For the current year, Ennore Foundries expects a 25 per cent jump in its turnover. Mr V. Mahadevan, Managing Director of the company, said at a press conference here that the Rs 150-crore, 50,000-tonne, greenfield expansion project at Sriperumbudur was going on as per schedule and was expected to commence commercial production in August. He said that the market was booming so much that the plants were functioning to full capacity.

However, the impact of interest and depreciation will be more than the contribution from additional turnover from the new plant. In the last two years, the company did not have to bear the financial burden of the capacity expansion project because it was capitalising the `interest during construction'.

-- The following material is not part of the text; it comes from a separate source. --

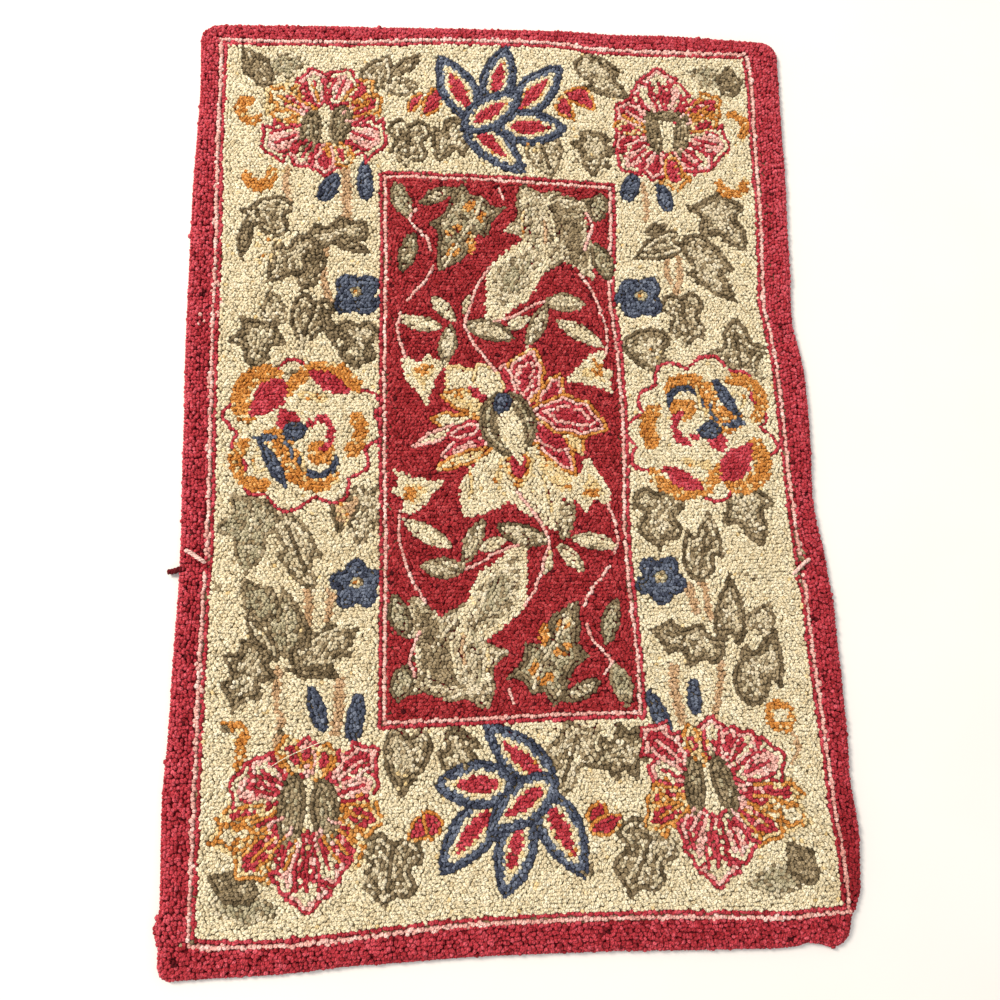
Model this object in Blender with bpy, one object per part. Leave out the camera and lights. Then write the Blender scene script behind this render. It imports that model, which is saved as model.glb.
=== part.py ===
"""A hooked rug, lying flat: wool loops pulled up through a cloth whose edge is turned under.

One closed solid: foundation cloth and pile together, as thick as the loops stand.
+X is the width, +Y the length, +Z up. The origin is under the middle, on the floor.
"""

import math

import bmesh
import bpy

# Driving dimensions, in metres.
WIDTH = 0.610
LENGTH = 0.910
THICKNESS = 0.008  # foundation cloth and the loops standing on it
EDGE_HEIGHT = 0.0035  # how high the turned edge stands before the pile rolls over it
EDGE_ROLL = 0.009  # how far in from the edge the pile reaches its full height
COLUMNS = 40
ROWS = 56

# Corner radii: each corner is turned under by hand, so no two are alike.
FAR_LEFT_RADIUS = 0.021
FAR_RIGHT_RADIUS = 0.019
NEAR_LEFT_RADIUS = 0.011
NEAR_RIGHT_RADIUS = 0.022

# How far each edge wanders out of its straight line: (along the edge, out) in metres.
LEFT_DRIFT = (
    (-0.455, 0.000), (-0.428, 0.001), (-0.415, 0.005), (-0.402, 0.001), (-0.310, 0.003),
    (-0.240, 0.000), (-0.100, -0.003), (0.010, -0.001), (0.111, 0.001), (0.256, 0.001),
    (0.379, -0.002), (0.455, 0.000),
)
RIGHT_DRIFT = (
    (-0.455, -0.007), (-0.436, -0.008), (-0.408, 0.004), (-0.385, 0.006), (-0.362, 0.008),
    (-0.345, 0.007), (-0.312, 0.004), (-0.276, 0.006), (-0.158, 0.005), (-0.110, 0.001),
    (-0.058, -0.006), (0.018, -0.002), (0.084, -0.002), (0.125, -0.010), (0.211, -0.006),
    (0.310, -0.002), (0.455, 0.001),
)
FAR_DRIFT = (
    (-0.305, 0.000), (-0.150, 0.003), (-0.016, 0.005), (0.077, 0.006), (0.127, 0.003),
    (0.170, 0.004), (0.305, 0.000),
)
NEAR_DRIFT = (
    (-0.305, 0.001), (-0.213, 0.000), (-0.129, -0.004), (-0.035, -0.006), (0.076, -0.005),
    (0.166, -0.002), (0.240, 0.000), (0.265, -0.004), (0.279, 0.001), (0.305, 0.001),
)

# Soft unevenness of the pile: (middle X, middle Y, spread X, spread Y, rise) in metres.
# The long trough is the old fold across the rug, a little nearer one end.
SWELLS = (
    (0.000, -0.098, 0.900, 0.008, -0.0009),
    (-0.190, 0.120, 0.110, 0.140, 0.0006),
    (0.150, 0.260, 0.130, 0.120, 0.0005),
    (0.060, -0.250, 0.120, 0.110, 0.0006),
    (-0.210, -0.330, 0.080, 0.070, -0.0005),
    (0.292, -0.300, 0.020, 0.090, 0.0010),
    (0.292, 0.020, 0.020, 0.110, 0.0006),
    (-0.292, -0.180, 0.018, 0.120, 0.0006),
)


def drift(table, along):
    """How far out an edge stands at a place along it, easing from one row to the next."""
    for (start, out), (end, next_out) in zip(table, table[1:]):
        if along <= end:
            share = min(max((along - start) / (end - start), 0.0), 1.0)
            return out + (next_out - out) * share * share * (3.0 - 2.0 * share)
    return table[-1][1]


def corner_radius(x, y):
    if y > 0:
        return FAR_RIGHT_RADIUS if x > 0 else FAR_LEFT_RADIUS
    return NEAR_RIGHT_RADIUS if x > 0 else NEAR_LEFT_RADIUS


def round_corner(x, y):
    """A place on a square-cornered rug, moved in where the corner is rounded."""
    radius = corner_radius(x, y)
    over_x = abs(x) - (WIDTH / 2 - radius)
    over_y = abs(y) - (LENGTH / 2 - radius)
    if over_x <= 0 or over_y <= 0:
        return x, y
    squeeze = max(over_x, over_y) / math.hypot(over_x, over_y)
    return (
        math.copysign(WIDTH / 2 - radius + over_x * squeeze, x),
        math.copysign(LENGTH / 2 - radius + over_y * squeeze, y),
    )


def wander(x, y):
    """A place moved with the edges nearest to it, by less the further in it is."""
    side = drift(RIGHT_DRIFT, y) if x > 0 else -drift(LEFT_DRIFT, y)
    end = drift(FAR_DRIFT, x) if y > 0 else -drift(NEAR_DRIFT, x)
    return x + side * abs(2 * x / WIDTH) ** 3, y + end * abs(2 * y / LENGTH) ** 3


def pile_height(x, y, inset):
    """How high the pile stands at a place that is this far in from the edge."""
    swell = sum(
        rise * math.exp(-(((x - cx) / wide) ** 2) - ((y - cy) / long) ** 2)
        for cx, cy, wide, long, rise in SWELLS
    )
    out = max(1.0 - inset / EDGE_ROLL, 0.0)
    roll = math.sqrt(1.0 - out * out)
    return EDGE_HEIGHT + (THICKNESS - EDGE_HEIGHT + swell) * roll


def rug_mesh(name):
    """A grid, finer towards its edges, shaped to the rug and closed by a flat underside."""
    mesh = bmesh.new()
    bmesh.ops.create_grid(mesh, x_segments=COLUMNS, y_segments=ROWS, size=1.0)
    for vert in mesh.verts:
        square_x = WIDTH / 2 * math.sin(math.pi / 2 * vert.co.x)
        square_y = LENGTH / 2 * math.sin(math.pi / 2 * vert.co.y)
        inset = min(WIDTH / 2 - abs(square_x), LENGTH / 2 - abs(square_y))
        x, y = wander(*round_corner(square_x, square_y))
        vert.co = (x, y, pile_height(x, y, inset))
    rim = [edge for edge in mesh.edges if edge.is_boundary]
    walls = bmesh.ops.extrude_edge_only(mesh, edges=rim)["geom"]
    for part in walls:
        if isinstance(part, bmesh.types.BMVert):
            part.co.z = 0.0
    floor_rim = [edge for edge in mesh.edges if edge.is_boundary]
    bmesh.ops.triangle_fill(mesh, edges=floor_rim, use_beauty=True, use_dissolve=False)
    bmesh.ops.recalc_face_normals(mesh, faces=mesh.faces)
    middle_x = (max(v.co.x for v in mesh.verts) + min(v.co.x for v in mesh.verts)) / 2
    middle_y = (max(v.co.y for v in mesh.verts) + min(v.co.y for v in mesh.verts)) / 2
    bmesh.ops.translate(mesh, verts=mesh.verts, vec=(-middle_x, -middle_y, 0.0))
    data = bpy.data.meshes.new(name)
    mesh.to_mesh(data)
    mesh.free()
    data.shade_smooth()
    data.set_sharp_from_angle(angle=math.radians(50))
    return data


def wool(name, colour, roughness):
    material = bpy.data.materials.new(name)
    material.use_nodes = True
    shader = material.node_tree.nodes["Principled BSDF"]
    shader.inputs["Base Color"].default_value = (*colour, 1.0)
    shader.inputs["Roughness"].default_value = roughness
    shader.inputs["Metallic"].default_value = 0.0
    return material


def main():
    for old in list(bpy.data.objects):
        bpy.data.objects.remove(old)
    parts = bpy.data.collections.new("hooked_rug")
    bpy.context.scene.collection.children.link(parts)
    rug = bpy.data.objects.new("rug", rug_mesh("rug"))
    rug.data.materials.append(wool("hooked wool", (0.55, 0.38, 0.26), 0.95))
    parts.objects.link(rug)


main()
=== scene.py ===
# %% [markdown]
# # A hooked rug, from its backing cloth to its last loop
#
# A hooked rug is made on an open-weave cloth. The maker draws a pattern on it, holds a strand of wool under
# it, and pulls the wool up through the weave one small loop at a time. Nothing is knotted: the loops hold
# because they are packed. Every line of the pattern is therefore a row of loops, and every colour is a
# different ball of wool.
#
# The script works in much the same order: the rug's edge, the wools, the pencilled pattern, the plan of which
# loop goes where in which wool, and then the loops. The cloth, which hardly shows, is cut last. It all starts
# with the solid that fixes the rug's size, which is only looked at, never changed.

# %% Load the rug's plain solid
import math

import bpy
import numpy as np
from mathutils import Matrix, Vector
from mathutils.bvhtree import BVHTree
from mathutils.kdtree import KDTree


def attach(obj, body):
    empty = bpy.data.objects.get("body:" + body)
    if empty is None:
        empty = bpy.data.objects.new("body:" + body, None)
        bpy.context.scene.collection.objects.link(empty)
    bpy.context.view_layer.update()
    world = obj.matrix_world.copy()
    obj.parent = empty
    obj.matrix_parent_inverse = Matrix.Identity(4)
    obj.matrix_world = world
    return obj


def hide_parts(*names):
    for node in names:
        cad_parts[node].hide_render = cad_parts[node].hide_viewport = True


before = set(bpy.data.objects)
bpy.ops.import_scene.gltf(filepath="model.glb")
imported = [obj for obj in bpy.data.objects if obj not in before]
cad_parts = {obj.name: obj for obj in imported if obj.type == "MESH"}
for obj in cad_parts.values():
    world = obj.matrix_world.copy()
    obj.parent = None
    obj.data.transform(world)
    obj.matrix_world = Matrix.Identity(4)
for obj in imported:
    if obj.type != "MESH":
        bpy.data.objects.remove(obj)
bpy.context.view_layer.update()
MM = 0.001
chance = np.random.default_rng(1871)

# %% [markdown]
# ## Camera, floor and light
#
# The rug lies on a pale floor and is seen from almost overhead, a little from its near end, by someone who
# stands at its left. A wide lens close by makes the near end look wider than the far one. The light is a
# bright, even sky with one large soft source at the far left, low enough for each loop to have a light side
# and a dark one.

# %% Camera
CAMERA_AT = (-0.0752, -0.2098, 0.8125)
CAMERA_TURN = (0.1926, -0.0809, -0.0255)
LENS_MM = 31.36
SENSOR_MM = 36.0


def put_in_scene(name, data):
    """A new object of the scene, made from its mesh, lamp or camera data."""
    thing = bpy.data.objects.new(name, data)
    bpy.context.scene.collection.objects.link(thing)
    return thing


camera_data = bpy.data.cameras.new("camera")
camera_data.lens = LENS_MM
camera_data.sensor_width = SENSOR_MM
camera = put_in_scene("camera", camera_data)
camera.rotation_mode = "ZXY"
camera.location = CAMERA_AT
camera.rotation_euler = CAMERA_TURN
bpy.context.scene.camera = camera
bpy.context.scene.view_settings.view_transform = "Standard"
print("camera at", CAMERA_AT, "lens", LENS_MM, "mm")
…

The project would be completed in the current year and hence Ennore Foundries would need to charge interest and depreciation to the profit and loss account. Sources in the company estimated the additional interest charges at Rs 8 crore and additional depreciation at Rs 6 crore.

For 2006-07, interest (Rs 4.8 crore) and depreciation (Rs 11 crore) together work out to about Rs 16 crore. Thus, interest and depreciation for the current year would double. Additional sales from the new plant will be about Rs 100 crore. Since the company has been operating on a margin of about 6-7 per cent, the new plant to the bottomline could roughly be about Rs 7 crore.

Therefore, the current year could see a dip in the EPS.

Product focus

While admitting this, senior officials of the company were quick to point out that in the coming year, the full benefits of the expansion projects would be felt, which would be EPS-accretive.

Mr Mahadevan said that Ennore Foundries was exiting low-value products and focussing more on high-value products — such as cylinder heads, blocks and pistons for engines that comply with Euro-IV and V emission standards. Moreover, yields from the new plant would be higher, leading to an increased productivity.

Meanwhile, Ennore Foundries' Chief Financial Officer, Mr V. Sankar, said that the company would borrow $20 million (Rs 82 crore) from the overseas markets. The fully hedged cost of this ECB money would be less than 10 per cent, he said.